This morning during a HIIT class at the gym, the instructor mentioned how it was now shorts season, then made some unkind remarks about a random stranger she had seen who was wearing very short shorts, had "dimpled skin" and was "too young to not be toned." It had nothing to do with the workout and made me not want to go to this particular class again. Early morning runs/workouts are my favorite way to start the day. Listening to disparaging remarks about strangers is not. I know judgments are more about the judger's own insecurities than anything to do with the judged. Happy, self-actualized people don't feel the need to denigrate others to feel better about themselves. Yet I still felt saddened and disappointed by her words. Society inundates us with so many judgmental and body-shaming messages as it is and to see women doing this to other women is disheartening. The instructor wasn't talking about me but she might as well have been. I wear short shorts when I run or work out. I don't have a perfectly toned butt or thighs. I have cellulite, bruises, scars. But I don't think this makes me any less of a runner/woman/person. My self worth isn't defined by the way I look. I care far more about the size of my heart than I do about the size of my ass. I didn't take her comments personally, but they still bothered me because that body shaming mentality is so pervasive in our culture. And I felt compelled to spread a counter-message of love and acceptance and awesomeness. So this is my rebuttal.
I often Instagram pictures of me practicing chin-ups on my home chin-up bar. Not because I'm good at chin-ups. I'm actually terrible at chin-ups. But I'm good at effort and persistence. I'm an ordinary person attempting extraordinary things, again and again, and becoming stronger in the process. So this is a picture from the other side. These are my not-toned legs. They are strong and have run thousands and thousands of miles. These are my shortest and most toucan filled shorts. They are ridiculous and I love them. These are my not-toned arms. They work hard to pull me up (since I haven't yet figured out how to levitate). This is me, perpetually trying to be a stronger, kinder, better person. This is my wall, which reminds me "You must not be afraid to dream a little bigger my dear." This is me telling you that you are beautiful and amazing and capable of epic things. In fact, you're a rare, limited edition, one-of-a-kind masterpiece of carbon, hydrogen, oxygen and nitrogen. And so is everybody else. So let's use our words and actions to build others up instead of tearing them down. Let's be excellent to ourselves. Let's be excellent to each other. And let's work hard and party hard for as long as we're lucky enough to be alive.

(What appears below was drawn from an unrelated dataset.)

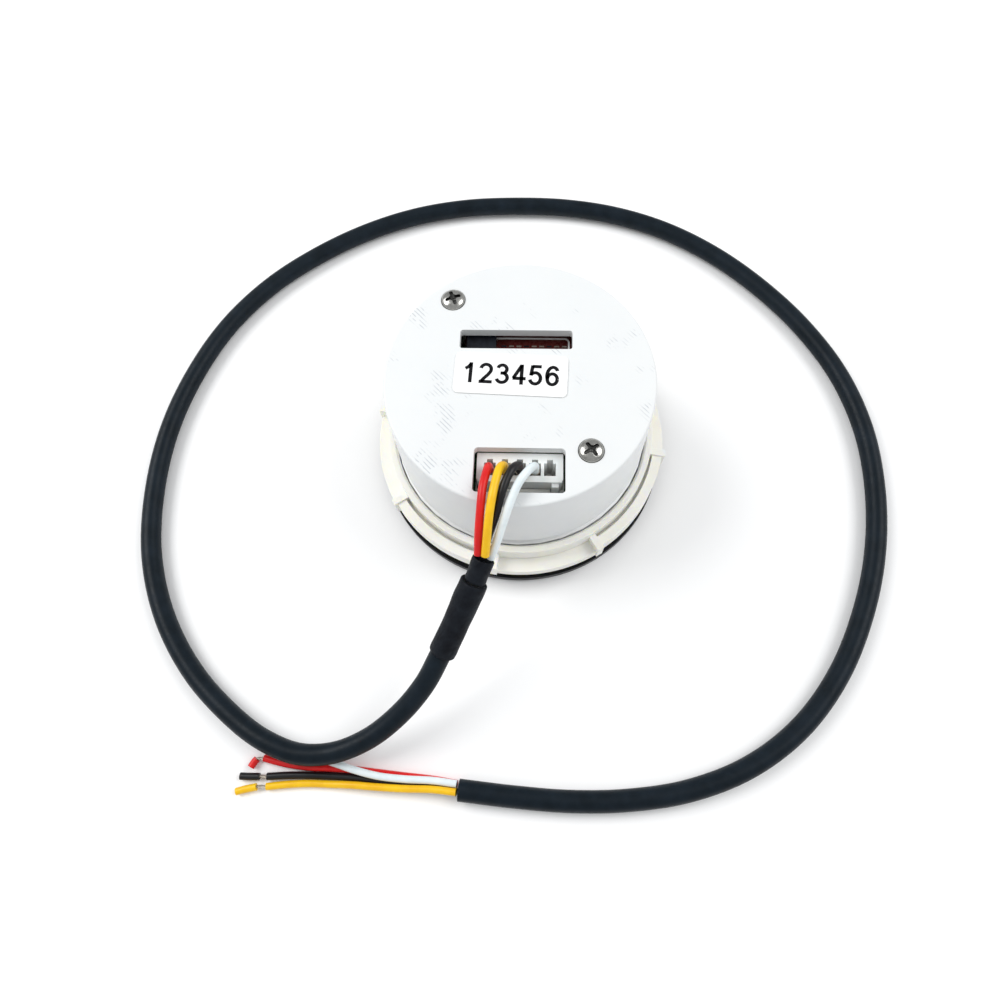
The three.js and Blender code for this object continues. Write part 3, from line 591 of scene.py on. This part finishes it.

Lyric of the moment: "All of your flaws and all of my flaws. When they have been exhumed, we'll see that we need them to be who we are. Without them we'd be doomed..." ~Bastille "Flaws"
Can not agree with this more.
ReplyDeleteI dealt with more than a decade of body shaming in school. That was more than 2 decades ago but it just seems to be permanently engrained.
I still spend way too much of my time worrying about whether I dare wear certain race shirts because they cling more than others and always worried about how horrible everyone thinks I look.
It really sucks that you had to go through that. It does seem like body shaming is everywhere. But life is too short to worry about that shit. It's mostly just companies trying to exacerbate our insecurities so they can profit off of them. Wear what you want and rock on!